While the FBI was conducting its Crossfire Hurricane investigation, opened in July 2016, into allegations of a Trump-Russia connection, sections of the bureau, particularly its New York office, linked to former Mayor Rudolf Giuliani, were seeking to revive the charges against Clinton.

This conflict led to two interventions in October. Early in the month, US intelligence agencies declared that Russia was intervening in the US elections in support of Trump. Then, only a week before the election, Comey announced that a new trove of Clinton emails had been uncovered, and the investigation into her email account was being reopened, an action that may well have contributed to Trump’s narrow victory in the Electoral College.

The response to the decision on Flynn suggests that the political warfare in Washington will continue and even escalate. Trump boasted about the whitewash and then declared that he now wanted prosecutions to go the other way, against those who organized the campaign against him. “I hope a lot of people are going to pay a big price because they’re dishonest, crooked people,” he added. “They’re scum.”

House Speaker Nancy Pelosi and House Judiciary Committee Chair Jerrold Nadler denounced the decision to drop charges against Flynn. Nadler said, “The decision to overrule the special counsel is without precedent and warrants an immediate explanation.”

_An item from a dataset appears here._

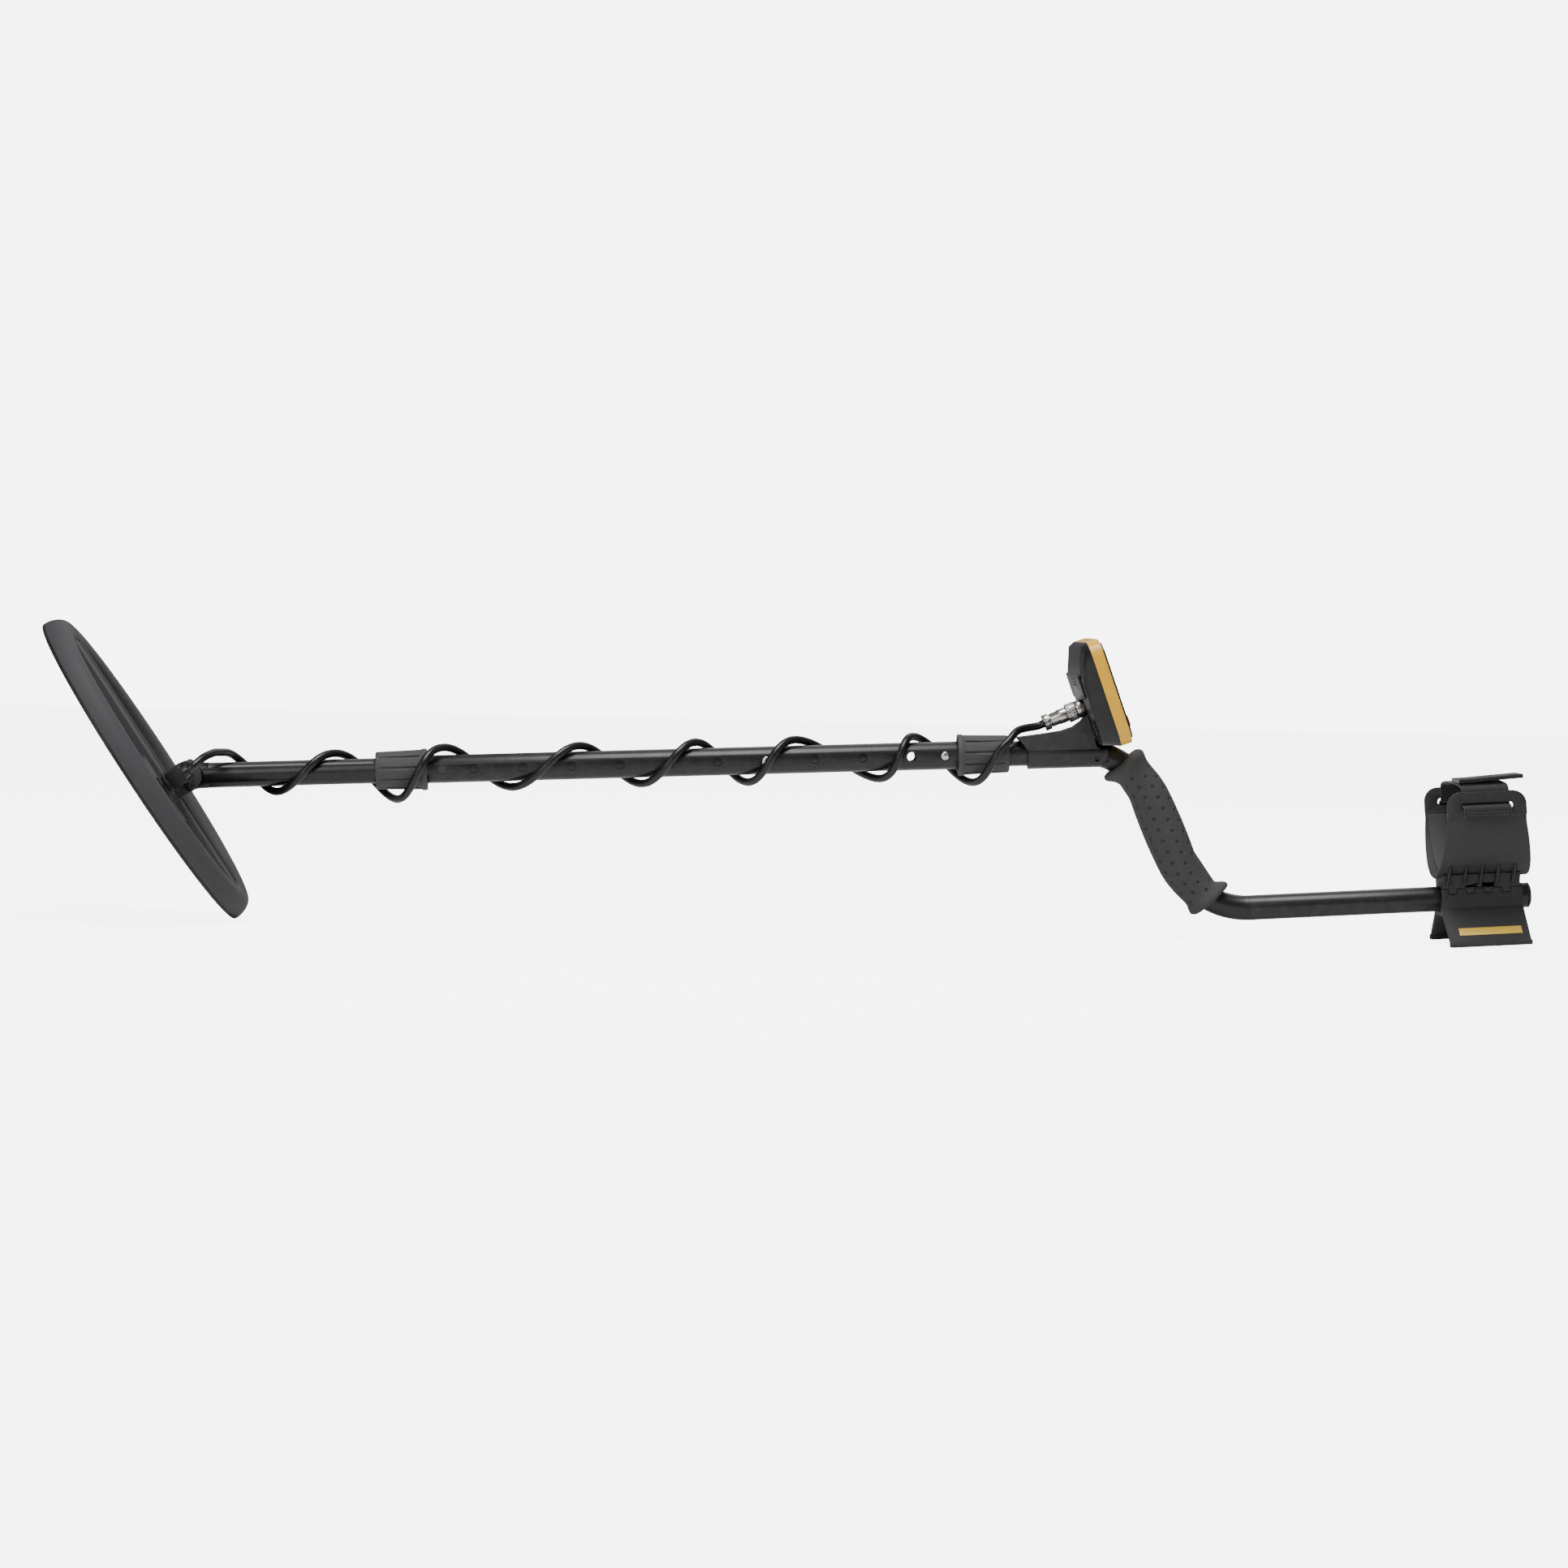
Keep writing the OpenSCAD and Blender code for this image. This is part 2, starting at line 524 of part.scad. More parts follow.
module battery_door() color([0.045, 0.045, 0.05]) on_box() {
  translate([0, 0, 11.2]) tile(90, 20.4, 3, back_x - 1.7, back_x - 0.05);
  for (z = [12:2.4:18]) translate([0, 0, z]) bar(back_x - 2.2, back_x - 1.4, -10, 10, -0.5, 0.5);
}
module case_screws() color([0.5, 0.5, 0.52]) on_box() cover_screw_places() {
  rod(2, -7, -4.5);
  rod(1.2, -4.5, 4);
}
module key(i) on_box() translate([0, key_names_y[i], key_z]) {
  tile(key_w, key_h, 3, face_x - 2.4, panel_x + 1.6);
  tile(key_w + 3, key_h + 3, 4, face_x - 3.6, face_x - 2.4);
}
module key_power() color([0.75, 0.2, 0.12]) key(0);
module key_mode() color([0.2, 0.2, 0.21]) key(1);
module key_notch() color([0.2, 0.2, 0.21]) key(2);
module key_minus() color([0.2, 0.2, 0.21]) key(3);
module key_plus() color([0.2, 0.2, 0.21]) key(4);
module key_pinpoint() color([0.95, 0.7, 0.1]) key(5);

// ---- Coil socket, headphone jack and plug
module coil_socket() color([0.7, 0.7, 0.72]) on_plug() {
  rod(7.2, -6.9, -0.5);
  rod(6, -0.6, 8);
  rod(5.2, -11.4, -6.8);
}
module headphone_jack() color([0.06, 0.06, 0.06]) on_box() translate([0, -38, -24]) difference() {
  union() {
    rod(4.1, back_x - 0.5, 5);
    rod(6, back_x - 1.5, back_x - 0.05);
  }
  rod(3.2, back_x - 2, 3.5);
}
module coupling_nut() color([0.72, 0.72, 0.74]) on_plug() difference() {
  pipe(7.6, 5.25, -14.9, -7.2);
  for (i = [0:23]) rotate([15 * i, 0, 0]) bar(-13.9, -8.4, -0.35, 0.35, 7.2, 9);
}
module plug_shell() color([0.74, 0.74, 0.76]) on_plug() difference() {
  union() {
    rod(5, -18, -12.4);
    rod(6, -22.6, -15.1);
    rod(5.5, -28.8, -22);
  }
  rod(cable_r + 0.4, -30, -23);
}
module plug_clamp() color([0.7, 0.7, 0.72]) on_plug() difference() {
  union() {
    pipe(5, cable_r + 0.3, -30.4, -28.8);
    pipe(6.5, cable_r + 0.3, -35, -30);
    mirrored_y() bar(-34.6, -30.6, 3.6, 8.2, -2, 2);
  }
  bar(-36, -29.8, -9, 9, -0.4, 0.4);
}

// ---- Arm cuff, stand and strap
module across(x0, x1) translate([x0, 0, 0]) rotate([90, 0, 90]) linear_extrude(x1 - x0) children();
// Outline of a U trough in the YZ plane
trough_n = 40;
module trough(r, top) polygon(concat(
  [[-r, top]],
  [for (i = [0:trough_n]) let (a = 180 * i / trough_n) [-r * cos(a), cradle_z - r * sin(a)]],
  [[r, top]]
));
module cuff_side_outline() translate([cuff_s, 0, 0]) rotate([90, 0, 0])
  linear_extrude(140, center = true) {
    translate([cuff_len / 2, cradle_top / 2 - 15]) rounded(cuff_len, cradle_top + 30, 11);
    polygon([
      [0, flare_top], [-flare_front, flare_foot], [-flare_front, 0],
      [cuff_len + flare_rear, 0], [cuff_len + flare_rear, flare_foot], [cuff_len, flare_top]
    ]);
  }
flare_top = 62;
flare_foot = 20;
flare_front = 4;
flare_rear = 7;
comb_pitch = 14.2;
comb_wall = 16.4;
ledge_z = 8.6;
// Teeth of the cuff's ledge, which drop into the notches of the stand's walls
module comb_teeth(grow) for (i = [0:3]) translate([cuff_s + 5.2 + i * comb_pitch, 0, 0])
  mirrored_y() bar(-grow, 6.8 + grow, 13 - grow, comb_wall - grow, 4.4 - grow, ledge_z + 0.5);
module cuff_rib() across(0, 2.6) polygon([
  [15, ledge_z + 1], [comb_wall - 0.4, ledge_z + 1], [33.5, 28.5], [24, 24]
]);
module arm_cuff() color([0.07, 0.07, 0.075]) on_rear() difference() {
  union() {
    intersection() {
      across(cuff_s - 8, cuff_s + cuff_len + 12) difference() {
        union() {
          trough(cuff_r + cuff_wall, cradle_top + 1);
          intersection() {
            trough(cuff_r + cuff_wall + 1.6, cradle_top + 1);
            translate([-70, band_z]) square([140, 40]);
          }
        }
        trough(cuff_r, cradle_top + 5);
      }
      cuff_side_outline();
    }
    across(cuff_s + 0.4, cuff_s + cuff_len - 0.4) polygon([
      [-13.4, 0.2], [13.4, 0.2], [13.4, ledge_z], [comb_wall, ledge_z], [comb_wall, 13],
      [21, 20], [9, cradle_z - cuff_r - 1.4], [-9, cradle_z - cuff_r - 1.4], [-21, 20],
      [-comb_wall, 13], [-comb_wall, ledge_z], [-13.4, ledge_z]
    ]);
    for (i = [0:4]) translate([cuff_s + 3 + i * 13, 0, 0]) mirrored_y() cuff_rib();
    comb_teeth(0);
  }
  rod(stem_r + 0.05, cuff_s - 5, cuff_s + cuff_len + 5);
  mirrored_y() translate([cuff_s + cuff_len / 2, 60, slot_z]) rotate([90, 0, 0])
    linear_extrude(20) rounded(42, 5.4, 2.6);
  translate([cuff_bolt_s, 0, 0]) cylinder(r = 2.7, h = 25);
  translate([cuff_bolt_s, 0, cradle_z - cuff_r - 2.6]) cylinder(r = 5.4, h = 6);
}
module cuff_liner() color([0.14, 0.14, 0.145]) on_rear() difference() {
  across(cuff_s + 2, cuff_s + cuff_len - 3) difference() {
    trough(cuff_r - 0.1, cradle_z - 2);
    trough(cuff_r - 2.1, cradle_z + 5);
    translate([-70, cradle_z - 3]) square([140, 20]);
  }
  translate([cuff_bolt_s, 0, 10]) cylinder(r = 6.5, h = 20);
}
module cuff_stand() color([0.06, 0.06, 0.065]) on_rear() difference() {
  across(stand_s, stand_s + stand_len) polygon([
    [-comb_wall, 8.4], [-comb_wall, -7], [-45, 4 - stand_base], [-50, 4 - stand_base],
    [-50, -stand_base], [-41, -stand_base], [-41.6, 3.4 - stand_base], [-14.5, -13.6],
    [14.5, -13.6], [41.6, 3.4 - stand_base], [41, -stand_base], [50, -stand_base],
    [50, 4 - stand_base], [45, 4 - stand_base], [comb_wall, -7], [comb_wall, 8.4],
    [13.6, 8.4], [13.6, 0], [-13.6, 0], [-13.6, 8.4]
  ]);
  rod(stem_r + 0.05, stand_s - 5, stand_s + stand_len + 5);
  mirrored_y() for (i = [0:3]) translate([cuff_s + 5.2 + i * comb_pitch, 0, 0])
    bar(-0.15, 6.95, 12, 18, 4.2, 12);
  translate([cuff_bolt_s, 0, -30]) cylinder(r = 2.7, h = 30);
}
// Plain bar printed on the right foot
bar_lean = atan2(45 - comb_wall, stand_base - 11);
module maker_bar() color([0.95, 0.75, 0.1]) on_rear()
  translate([stand_s + 9, -comb_wall, -7]) rotate([-bar_lean, 0, 0])
  bar(0, 50, -0.45, -0.05, -31, -23);
module cuff_bolt() color([0.65, 0.65, 0.67]) on_rear() translate([cuff_bolt_s, 0, 0]) {
  translate([0, 0, -19.5]) cylinder(r = 2.5, h = 19.5 + cradle_z - cuff_r - 2.5);
  translate([0, 0, cradle_z - cuff_r - 2.5]) cylinder(r = 5, h = 2.2);
  translate([0, 0, -18]) cylinder(r = 5.2, h = 4.3, $fn = 6);
}
strap_w = 38;
strap_t = 1.6;
// Middle line of the webbing across the cuff, and its outline either side of it
strap_path = [
  [-56.4, 66.5], [-56.4, 73.4], [-54.8, 75.4], [-49.6, 75.6], [-47.2, 78], [-46.8, 87], [-43, 91],
  [-24, 92.4], [0, 93], [24, 92.4], [43, 91], [46.8, 87], [47.2, 78], [49.6, 75.6],
  [54.8, 75.4], [56.4, 73.4], [56.4, 66.5]
];
function strap_run(i) = strap_path[min(len(strap_path) - 1, i + 1)] - strap_path[max(0, i - 1)];
function strap_edge(i, side) = let (r = strap_run(i))
  strap_path[i] + side * strap_t / 2 * [-r[1], r[0]] / norm(r);
module strap() color([0.05, 0.05, 0.05]) on_rear()
  across(cuff_s + cuff_len / 2 - strap_w / 2, cuff_s + cuff_len / 2 + strap_w / 2)
  polygon(concat(
    [for (i = [0:len(strap_path) - 1]) strap_edge(i, 1)],
    [for (i = [len(strap_path) - 1:-1:0]) strap_edge(i, -1)]
  ));

// ---- Coil cable, wound round the shaft
function smooth(a, b, c, d, t) = 0.5 * (2 * b + (c - a) * t + (2 * a - 5 * b + 4 * c - d) * t * t
  + (3 * b - a - 3 * c + d) * t * t * t);
function knot(i) = cable_route[max(0, min(len(cable_route) - 1, i))];
function route_at(k, t) = smooth(knot(k - 1), knot(k), knot(k + 1), knot(k + 2), t);
function on_axis(p) = [p[0], -p[2] * sin(p[1]), -p[2] * cos(p[1])];
// Points from knot a to knot b, about one for each 36 degrees of turn
function steps(k) = max(1, min(5, round((knot(k + 1)[1] - knot(k)[1]) / 36)));
function route_points(a, b) = [for (k = [a:b - 1]) for (j = [0:steps(k) - 1])
  on_axis(route_at(k, j / steps(k))), on_axis(knot(b))];
module cable(a, b) {
  pts = route_points(a, b);
  m = len(pts);
  n = cable_sides;
  // The neighbours past each end, so that two stretches meet in one ring
  before = a > 0 ? on_axis(route_at(a - 1, 1 - 1 / steps(a - 1))) : pts[0];
  after = b < len(cable_route) - 1 ? on_axis(route_at(b, 1 / steps(b))) : pts[m - 1];
  function along(i) = let (d = (i < m - 1 ? pts[i + 1] : after) - (i > 0 ? pts[i - 1] : before))
    d / norm(d);
  function ring(i) = let (
      w = along(i),
      u0 = cross(w, [0, -pts[i][2], pts[i][1]]),
      u = u0 / norm(u0),
      v = cross(w, u)
    ) [for (q = [0:n - 1]) pts[i] + cable_r * (u * cos(360 * q / n) + v * sin(360 * q / n))];
  faces = [for (i = [0:m - 2]) for (q = [0:n - 1])
    [i * n + q, i * n + (q + 1) % n, (i + 1) * n + (q + 1) % n, (i + 1) * n + q]];
  start_face = [for (q = [n - 1:-1:0]) q];
  end_face = [for (q = [0:n - 1]) (m - 1) * n + q];
  on_shaft() polyhedron([for (i = [0:m - 1]) each ring(i)], concat([start_face], faces, [end_face]));
}
module cable_front() color([0.04, 0.04, 0.04]) cable(0, front_end);
module cable_middle() color([0.04, 0.04, 0.04]) cable(front_end, middle_end_knot);
module cable_rear() color([0.04, 0.04, 0.04]) cable(middle_end_knot, len(cable_route) - 1);

coil_shell();
coil_cover();
transmit_winding();
receive_winding();
cable_gland();
gland_nut();
tilt_bolt();
left_wing_nut();
right_wing_nut();
stem_washers();
lower_stem();
lower_spring_clip();
lower_button_left();
lower_button_right();
middle_tube();
lower_lock_sleeve();
lower_collet();
lower_collar();
upper_lock_sleeve();
upper_collet();
upper_collar();
handle_tube();
upper_spring_clip();
upper_button_left();
upper_button_right();
grip();
tube_end_cap();
saddle_lower();
saddle_upper();
back_cover();
front_bezel();
front_panel();
display_window();
display_module();
circuit_board();
speaker();
battery_tray();
battery_cells();
battery_door();
case_screws();
key_power();
key_mode();
key_notch();
key_minus();
key_plus();
key_pinpoint();
coil_socket();
headphone_jack();
plug_shell();
coupling_nut();
plug_clamp();
arm_cuff();
cuff_liner();
cuff_stand();
maker_bar();
cuff_bolt();
strap();
cable_front();
cable_middle();
cable_rear();
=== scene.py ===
"""Looks of a metal detector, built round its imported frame.

The frame's own solids keep the sizes. Visible ones get a copy with softened edges, and the
coil, the grip, the cable and the strap are meshes of their own. Sizes are in millimetres in
the sub-assemblies' fields, and meshes are in metres.
"""

import json
import logging
import math
from dataclasses import dataclass
from enum import Enum
from typing import Any, Callable, Iterable, Optional, Sequence

import bmesh
import bpy
from mathutils import Matrix, Vector

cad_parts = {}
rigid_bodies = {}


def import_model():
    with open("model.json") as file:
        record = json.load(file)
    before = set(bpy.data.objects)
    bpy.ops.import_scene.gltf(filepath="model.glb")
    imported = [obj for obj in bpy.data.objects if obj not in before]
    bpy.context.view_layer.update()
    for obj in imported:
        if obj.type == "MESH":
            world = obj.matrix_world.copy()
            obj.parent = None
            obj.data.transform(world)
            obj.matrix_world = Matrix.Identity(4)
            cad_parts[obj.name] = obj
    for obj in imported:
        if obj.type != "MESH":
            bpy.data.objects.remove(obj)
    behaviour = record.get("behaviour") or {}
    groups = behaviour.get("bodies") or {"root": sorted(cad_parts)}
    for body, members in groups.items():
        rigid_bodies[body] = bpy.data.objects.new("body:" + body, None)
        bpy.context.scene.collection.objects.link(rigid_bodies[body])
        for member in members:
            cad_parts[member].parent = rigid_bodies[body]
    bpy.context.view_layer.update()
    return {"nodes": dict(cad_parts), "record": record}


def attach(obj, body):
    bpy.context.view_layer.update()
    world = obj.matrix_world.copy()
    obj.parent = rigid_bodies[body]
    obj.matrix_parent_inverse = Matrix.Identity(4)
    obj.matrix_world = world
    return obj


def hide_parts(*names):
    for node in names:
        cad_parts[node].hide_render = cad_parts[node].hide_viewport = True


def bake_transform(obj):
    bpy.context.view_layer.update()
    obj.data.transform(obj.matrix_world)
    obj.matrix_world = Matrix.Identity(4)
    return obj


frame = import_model()

log = logging.getLogger("metal_detector")

MM = 0.001
SHARP = 38.0  # an edge past this many degrees stays sharp
WELD = 2e-6  # vertices nearer than this many metres are one
FLAT = 0.6  # faces within this many degrees of each other are one
STRAY = 0.0002  # a rounding that grows a piece by this many metres is dropped
WHITE = (1.0, 1.0, 1.0, 1.0)
DUST_COLOUR = (0.2, 0.19, 0.175, 1.0)
Point = tuple[float, float, float]
Colour = tuple[float, float, float]


# ---------------------------------------------------------------- places


def turned(origin: Point, degrees: float) -> Matrix:
    """A frame at origin, in millimetres, turned about Y."""
    place = Matrix.Translation(Vector(origin) * MM)
    return place @ Matrix.Rotation(math.radians(degrees), 4, "Y")


def at(place: Matrix, x: float, y: float, z: float) -> Vector:
    """The world's point, in metres, for a frame's point in millimetres."""
    return place @ (Vector((x, y, z)) * MM)


def way(place: Matrix, x: float, y: float, z: float) -> Vector:
    """A direction of a frame, as the world sees it."""
    return place.to_3x3() @ Vector((x, y, z))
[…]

Others pointed out that unless US District Judge Emmet Sullivan agrees to dismiss the charges “with prejudice,” Flynn could still be prosecuted under a future Democratic administration. Sullivan has not yet responded to the DOJ filing, and he could reject it and insist on sentencing Flynn on the charges to which he pleaded guilty.

The Justice Department staff is also in turmoil. Brandon Van Grack, the lead prosecutor in the Flynn case, filed a one-line withdrawal from the case before US Attorney Shea urged that the charges be dismissed. His assistant prosecutor, Jocelyn Ballentine, did not sign the dismissal motion.